Hearing these women open up has been a truly moving process for Freeland. “A lot of them told me about their experiences of miscarriage, IVF and abortion, and talked openly about their fears and struggles. This has had a profound impact on how I feel as a woman.” She photographed somebody recently who had conceived using a sperm donor and IVF after deciding that starting a family was her choice to make, whether or not the right partner comes along in the future. “I feel incredibly empowered by her. It’s experiences like this that underline the work.” 

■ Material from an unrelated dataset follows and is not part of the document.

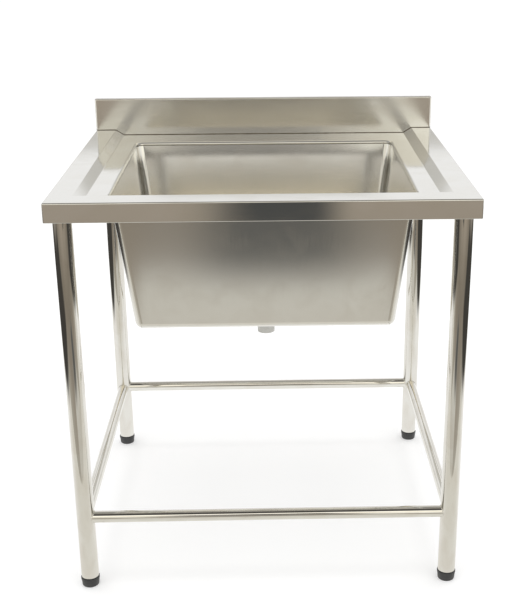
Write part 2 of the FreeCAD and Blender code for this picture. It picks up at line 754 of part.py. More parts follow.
def buildWaste():
    cup = "sizes.wasteCupRadius"
    wall = "sizes.wasteWall"
    plainRing("waste_upper_seal", holeInBowl, flangeRadius + " - sizes.sealInset", recessFloor, sealTop)

    waste = newBody("waste_body")
    turned(waste, [
        (spigotBore, spigotEnd),
        (spigotRadius, spigotEnd),
        (spigotRadius, cupFloor + " - " + wall),
        (cup + " - sizes.cupRounding", cupFloor + " - " + wall),
        (cup, cupFloor + " - " + wall + " + sizes.cupRounding"),
        (cup, sealTop),
        (flangeRadius, sealTop),
        (flangeRadius, sealTop + " + sizes.flangeEdge"),
        (flangeRadius + " - sizes.flangeBevel", flangeTop),
        (cupInside + " + sizes.flangeBevel", flangeTop),
        (cupInside, flangeTop + " - sizes.flangeBevel"),
        (cupInside, cupFloor + " + sizes.cupRounding"),
        (cupInside + " - sizes.cupRounding", cupFloor),
        (spigotBore, cupFloor),
    ])
    place(waste, y=bowlMiddle)

    # Under the bowl: a soft seal, a slippery ring that lets the nut turn on it, and the nut with its lugs.
    sealRoof = "(" + recessFloor + " - sizes.sheetGauge)"
    sealFoot = "(" + sealRoof + " - sizes.lowerSealThickness)"
    slipFoot = "(" + sealFoot + " - sizes.slipRingThickness)"
    nutFoot = "(" + slipFoot + " - sizes.backnutHeight)"
    thread = "(sizes.wasteCupRadius + sizes.threadGap)"
    nutRadius = "(sizes.wasteCupRadius + sizes.backnutWidth)"
    lugTip = "(" + nutRadius + " + sizes.lugLength)"
    plainRing("waste_lower_seal", thread, lugTip, sealFoot, sealRoof)
    plainRing("waste_slip_ring", thread, lugTip + " - sizes.sealInset", slipFoot, sealFoot)
    backnut = plainRing("waste_backnut", thread, nutRadius, nutFoot, slipFoot)
    lug = rectangle(nutRadius + " - sizes.backnutWidth / 2", lugTip,
                    "-sizes.lugWidth / 2", "sizes.lugWidth / 2")
    lugPad = pad(backnut, polygonSketch(backnut, "XY_Plane", lug, nutFoot), "sizes.backnutHeight")
    repeatRound(backnut, lugPad, "lugs", "sizes.lugCount")

    plainRing("tail_washer", spigotBore, spigotRadius, washerFoot, spigotEnd)

    tailNutFoot = washerFoot + " - sizes.tailFlange - sizes.tailNutFloor"
    shoulder = "(sizes.tailRadius + sizes.tailShoulder)"
    tail = newBody("tailpiece")
    turned(tail, [
        ("sizes.tailRadius - sizes.tailWall", washerFoot + " - sizes.tailLength"),
        ("sizes.tailRadius", washerFoot + " - sizes.tailLength"),
        ("sizes.tailRadius", tailNutFoot + " - sizes.tailCone"),
        (shoulder, tailNutFoot),
        (shoulder, washerFoot + " - sizes.tailFlange"),
        (spigotRadius, washerFoot + " - sizes.tailFlange"),
        (spigotRadius, washerFoot),
        ("sizes.tailRadius - sizes.tailWall", washerFoot),
    ])
    place(tail, y=bowlMiddle)

    # Slip nut: an octagon outside, a threaded bore above a floor that grips the tail's flange.
    outside = doc.addObject("Part::Prism", "tail_nut_outside")
    outside.Polygon = 8
    outside.setExpression("Circumradius", spigotRadius + " + sizes.tailNutWall")
    outside.setExpression("Height", "sizes.tailNutHeight")
    waist = cylinder("tail_nut_bore", spigotRadius + " + sizes.threadGap", "sizes.tailNutHeight")
    place(waist, z="sizes.tailNutFloor")
    throat = cylinder("tail_nut_throat", shoulder + " + sizes.threadGap", "sizes.tailNutHeight")
    nut = cutFrom("tail_nut", cutFrom("tail_nut_bored", outside, waist), throat)
    place(nut, "0", bowlMiddle, tailNutFoot)
    keep(nut, "tail_nut")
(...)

The emotional investment that goes into making sensitive, socially engaged images of this kind stretches into the way certain moments stay with a photographer. That’s especially true for Freeland, with every new exchange wrapped up in shared empathy and love. Her favourite image from the series remains one depicting pregnant twin sisters sitting on a bed, limbs entwined and bumps touching, each of them gazing intently into the lens. This one will always be special, she says, “because it was such a rare, special and significant moment to capture two twin sisters experiencing it together.” 

From the beginning, Freeland wanted to encourage a genuine and more open dialogue around the common triumphs and struggles of motherhood. “As women we’ve learned to internalise our challenges as failures and have in turn become increasingly private about our experiences, which has a devastatingly isolating knock-on effect.” These pictures, she hopes, will offer comfort and companionship to the women who need to see it, and help all of us to feel less alone.